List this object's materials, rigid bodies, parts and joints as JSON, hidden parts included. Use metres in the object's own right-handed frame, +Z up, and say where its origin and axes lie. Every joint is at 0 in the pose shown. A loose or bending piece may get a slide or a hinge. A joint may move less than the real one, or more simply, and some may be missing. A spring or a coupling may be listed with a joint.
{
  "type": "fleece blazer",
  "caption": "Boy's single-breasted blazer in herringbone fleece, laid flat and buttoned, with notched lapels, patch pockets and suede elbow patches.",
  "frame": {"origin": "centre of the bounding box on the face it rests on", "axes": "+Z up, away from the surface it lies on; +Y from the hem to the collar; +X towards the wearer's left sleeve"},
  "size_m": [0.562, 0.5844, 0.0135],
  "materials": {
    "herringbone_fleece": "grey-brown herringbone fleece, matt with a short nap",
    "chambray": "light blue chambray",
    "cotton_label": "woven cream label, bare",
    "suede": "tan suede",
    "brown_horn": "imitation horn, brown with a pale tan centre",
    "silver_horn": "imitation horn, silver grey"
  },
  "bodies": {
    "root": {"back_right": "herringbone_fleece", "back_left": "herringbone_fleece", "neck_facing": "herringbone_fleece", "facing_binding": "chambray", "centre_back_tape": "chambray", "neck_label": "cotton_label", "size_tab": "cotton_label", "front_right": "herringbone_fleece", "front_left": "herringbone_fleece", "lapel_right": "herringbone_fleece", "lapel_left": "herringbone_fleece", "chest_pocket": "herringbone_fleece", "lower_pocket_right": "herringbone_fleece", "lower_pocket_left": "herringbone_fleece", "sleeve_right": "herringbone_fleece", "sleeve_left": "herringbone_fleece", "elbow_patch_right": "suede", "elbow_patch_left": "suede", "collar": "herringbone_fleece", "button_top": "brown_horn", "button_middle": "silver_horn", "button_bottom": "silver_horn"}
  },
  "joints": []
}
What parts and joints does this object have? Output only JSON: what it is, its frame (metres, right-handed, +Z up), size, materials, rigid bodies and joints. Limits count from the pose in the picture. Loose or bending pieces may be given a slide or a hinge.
+===+
(STATED TASK): Copy out the full material exactly as it appears.

(FINAL ANSWER):
List this object's materials, rigid bodies, parts and joints as JSON, hidden parts included. Use metres in the object's own right-handed frame, +Z up, and say where its origin and axes lie. Every joint is at 0 in the pose shown. A loose or bending piece may get a slide or a hinge. A joint may move less than the real one, or more simply, and some may be missing. A spring or a coupling may be listed with a joint.
{
  "type": "fleece blazer",
  "caption": "Boy's single-breasted blazer in herringbone fleece, laid flat and buttoned, with notched lapels, patch pockets and suede elbow patches.",
  "frame": {"origin": "centre of the bounding box on the face it rests on", "axes": "+Z up, away from the surface it lies on; +Y from the hem to the collar; +X towards the wearer's left sleeve"},
  "size_m": [0.562, 0.5844, 0.0135],
  "materials": {
    "herringbone_fleece": "grey-brown herringbone fleece, matt with a short nap",
    "chambray": "light blue chambray",
    "cotton_label": "woven cream label, bare",
    "suede": "tan suede",
    "brown_horn": "imitation horn, brown with a pale tan centre",
    "silver_horn": "imitation horn, silver grey"
  },
  "bodies": {
    "root": {"back_right": "herringbone_fleece", "back_left": "herringbone_fleece", "neck_facing": "herringbone_fleece", "facing_binding": "chambray", "centre_back_tape": "chambray", "neck_label": "cotton_label", "size_tab": "cotton_label", "front_right": "herringbone_fleece", "front_left": "herringbone_fleece", "lapel_right": "herringbone_fleece", "lapel_left": "herringbone_fleece", "chest_pocket": "herringbone_fleece", "lower_pocket_right": "herringbone_fleece", "lower_pocket_left": "herringbone_fleece", "sleeve_right": "herringbone_fleece", "sleeve_left": "herringbone_fleece", "elbow_patch_right": "suede", "elbow_patch_left": "suede", "collar": "herringbone_fleece", "button_top": "brown_horn", "button_middle": "silver_horn", "button_bottom": "silver_horn"}
  },
  "joints": []
}
What parts and joints does this object have? Output only JSON: what it is, its frame (metres, right-handed, +Z up), size, materials, rigid bodies and joints. Limits count from the pose in the picture. Loose or bending pieces may be given a slide or a hinge.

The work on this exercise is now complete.